More than a million FATA residents already have been displaced by the conflict, mostly from Bajaur agency in the north and Waziristan in the south. Ongoing military operations in Khyber agency have forced as many as 100,000 to flee to safer locations in NWFP. While the military restricts domestic and international humanitarian access to FATA’s conflict zones, neither the Pakistan government nor the international community has addressed the full costs of the conflict to civilians. Mala­kand’s IDPs have justifiably received considerable domestic and international attention, but the needs of FATA’s IDPs are yet to be addressed.

Militant violence and military operations have also undermined any prospect of economic development in the tribal agencies. FATA was severely underdeveloped even before the rise of militancy due to government neglect, legal barriers and structural impediments to investment and private enterprise. With no economic regulation or proper courts, a black economy has flourished, notably a pervasive arms and drugs trade. Violence is now contributing to poverty, with the lack of jobs making FATA’s residents vulnerable to militant recruitment.

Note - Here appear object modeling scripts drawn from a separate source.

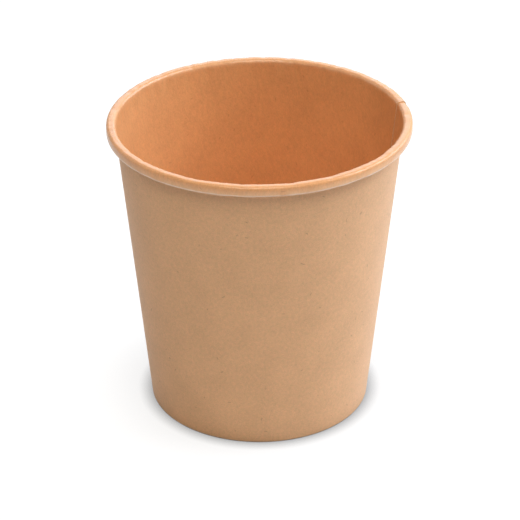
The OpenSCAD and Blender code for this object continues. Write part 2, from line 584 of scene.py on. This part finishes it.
def build_wrap_tree():
    outputs = [("Board", "NodeSocketGeometry")]
    tree, given, out = new_tree("wrap_board", "GeometryNodeTree", WRAP_INPUTS, outputs)
    g = given.outputs
    size = tree.nodes.new("GeometryNodeAttributeDomainSize")
    feed(tree, size.inputs["Geometry"], g["Line"])
    count = size.outputs["Point Count"]
    loop = math_node(tree, "MULTIPLY", count, 2)
    rows = math_node(tree, "ADD", loop, 1)
    grid = tree.nodes.new("GeometryNodeMeshGrid")
    feed(tree, grid.inputs["Vertices X"], math_node(tree, "ADD", g["Stations"], 2))
    feed(tree, grid.inputs["Vertices Y"], rows)

    turned, far, at_end, on_line = stand_on_line(tree, g, count, loop, rows)
    place = sampled(tree, g["Line"], "FLOAT_VECTOR", on_line)
    away = sampled(tree, g["Line"], "FLOAT_VECTOR", on_line, "to_other_face")
    share = sampled(tree, g["Line"], "FLOAT", on_line, "lap_share")
    reach = sampled(tree, g["Line"], "FLOAT", on_line, "reach")
    # `pale` carries the painted light of the line: a painted highlight and a painted reflection.
    pale = sampled(tree, g["Line"], "FLOAT", on_line, "pale")

    thick, lift = lap_layers(tree, g, turned, share)
    to_middle = math_node(tree, "MULTIPLY", at_end, math_node(tree, "SUBTRACT", 0.5, far))
    layer = math_node(tree, "ADD", far, to_middle)
    direction = math_node(tree, "ADD", turned, g["Start"])
    cosine = math_node(tree, "COSINE", direction)
    sine = math_node(tree, "SINE", direction)
    _, _, height = separate(tree, place)
    crinkle = crinkle_depth(tree, g, cosine, sine, reach, height, away)
    depth = math_node(tree, "ADD", math_node(tree, "MULTIPLY", layer, thick),
                      math_node(tree, "ADD", lift, crinkle))
    in_section = vector_node(tree, "ADD", place, vector_node(tree, "SCALE", away, scale=depth))

    sheet = flat_place(tree, g, turned, reach, layer)
    body = store(tree, grid.outputs["Mesh"], "sheet", "FLOAT2", "CORNER", sheet)
    # The painted light is stored on the points for the coated finish.
    body = store(tree, body, "pale", "FLOAT", "POINT", pale)
    body = store(tree, body, "side", "FLOAT", "FACE", side_of_face(tree, g, count, loop))
    set_place = tree.nodes.new("GeometryNodeSetPosition")
    feed(tree, set_place.inputs["Geometry"], body)
    made = turned_into_place(tree, g, cosine, sine, height, in_section)
    feed(tree, set_place.inputs["Position"], made)
    body = closed_shell(tree, set_place.outputs["Geometry"])
    feed(tree, out.inputs["Board"], with_finishes(tree, g, body))
    return tree


wrap_tree = build_wrap_tree()
print("nodes in the wrapping tree:", len(wrap_tree.nodes))


# %% [markdown]
# A modifier's inputs are set by their identifiers, before the object is looked at for the first time. Then
# the finished shape is copied out as a plain mesh, and its normals are made to point outwards once more,
# which is safe here because each board is one closed shell.

# %% Wrap a line and keep the plain mesh
def wrapped(name, line, first_reach, reach_sign, materials, **values):
    source = line_mesh(name + "_line", line, first_reach, reach_sign)
    modifier = source.modifiers.new("wrap", "NODES")
    modifier.node_group = wrap_tree
    ids = {item.name: item.identifier for item in wrap_tree.interface.items_tree
           if item.item_type == "SOCKET" and item.in_out == "INPUT"}
    for label, value in {**values, **materials}.items():
        modifier[ids[label]] = value
    graph = bpy.context.evaluated_depsgraph_get()
    mesh = bpy.data.meshes.new_from_object(source.evaluated_get(graph))
    bpy.data.objects.remove(source)
    shell = bmesh.new()
    shell.from_mesh(mesh)
    bare = [e for e in shell.edges if not e.link_faces]
    bmesh.ops.delete(shell, geom=bare, context="EDGES")
    bmesh.ops.recalc_face_normals(shell, faces=shell.faces)
    open_edges = sum(1 for e in shell.edges if len(e.link_faces) != 2)
    shell.to_mesh(mesh)
    shell.free()
    mesh.name = name
    piece = bpy.data.objects.new(name, mesh)
    bpy.context.scene.collection.objects.link(piece)
    triangles = sum(len(p.vertices) - 2 for p in mesh.polygons)
    print(name, "triangles", triangles, "edges without two faces", open_edges)
    return piece


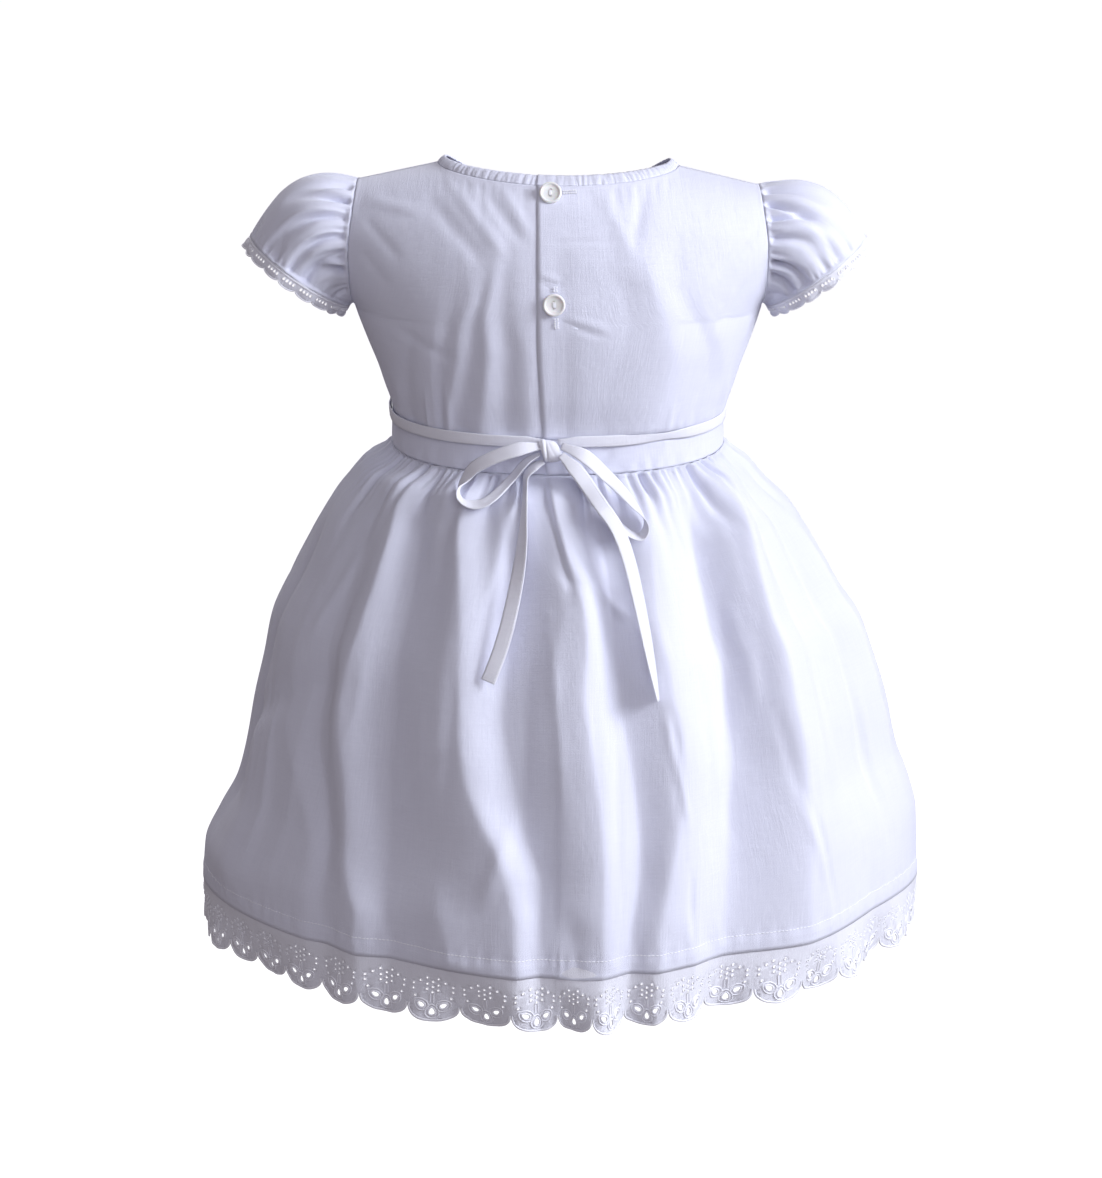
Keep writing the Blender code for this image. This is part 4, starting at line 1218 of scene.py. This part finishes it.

The military’s resort to indiscriminate force, economic blockades and appeasement deals is only helping the Taliban cause. The Pakistan government could win hearts and minds and curb extremism through broad institutional, political and economic changes to FATA’s governance. The government should dismantle the existing undemocratic system of patronage driven by political agents – FATA’s senior-most civilian bureaucrats – as well as tribal maliks (elders) who are increasingly dependent on militants for protection. It must enact and the international community, particularly the U.S., should support a reform agenda that would encourage political diversity and competition, enhance economic opportunity, and extend constitutionally guaranteed civil and political rights and the protection of the courts. Earlier attempts to counter extremism in the tribal areas had failed because they prioritised short-term gain over fundamental changes to the political and administrative set-up.

On 14 August 2009 President Asif Ali Zardari announced a reform package lifting restrictions on political party activity; curtailing the bureaucracy’s arbitrary powers of arrest and detention; excluding women and minors from collective responsibility under the law; establishing an appellate tribunal; and envisaging audits of funds received and disbursed by the auditor general. The Pakistan Peoples Party (PPP)-led government has described this reform package as the first step towards mainstreaming FATA, and much remains to be done. It must now swiftly implement these measures and, more importantly, take steps to fully incorporate the tribal areas into the federal constitutional framework, with provincial representation, legal protections under the Criminal Procedure Code and the national and provincial courts.

Donors, particularly the U.S., have allocated significant money for FATA’s development, but most is channelled through unaccountable local institutions and offices. This severely limits aid effectiveness and may even impede rather than encourage democratisation. The international community should recognise that the opponents of reform are not the people of FATA but the military and civil bureaucracies and the local elite, all of whom would lose significant powers if the government were to extend full constitutional and political rights to FATA.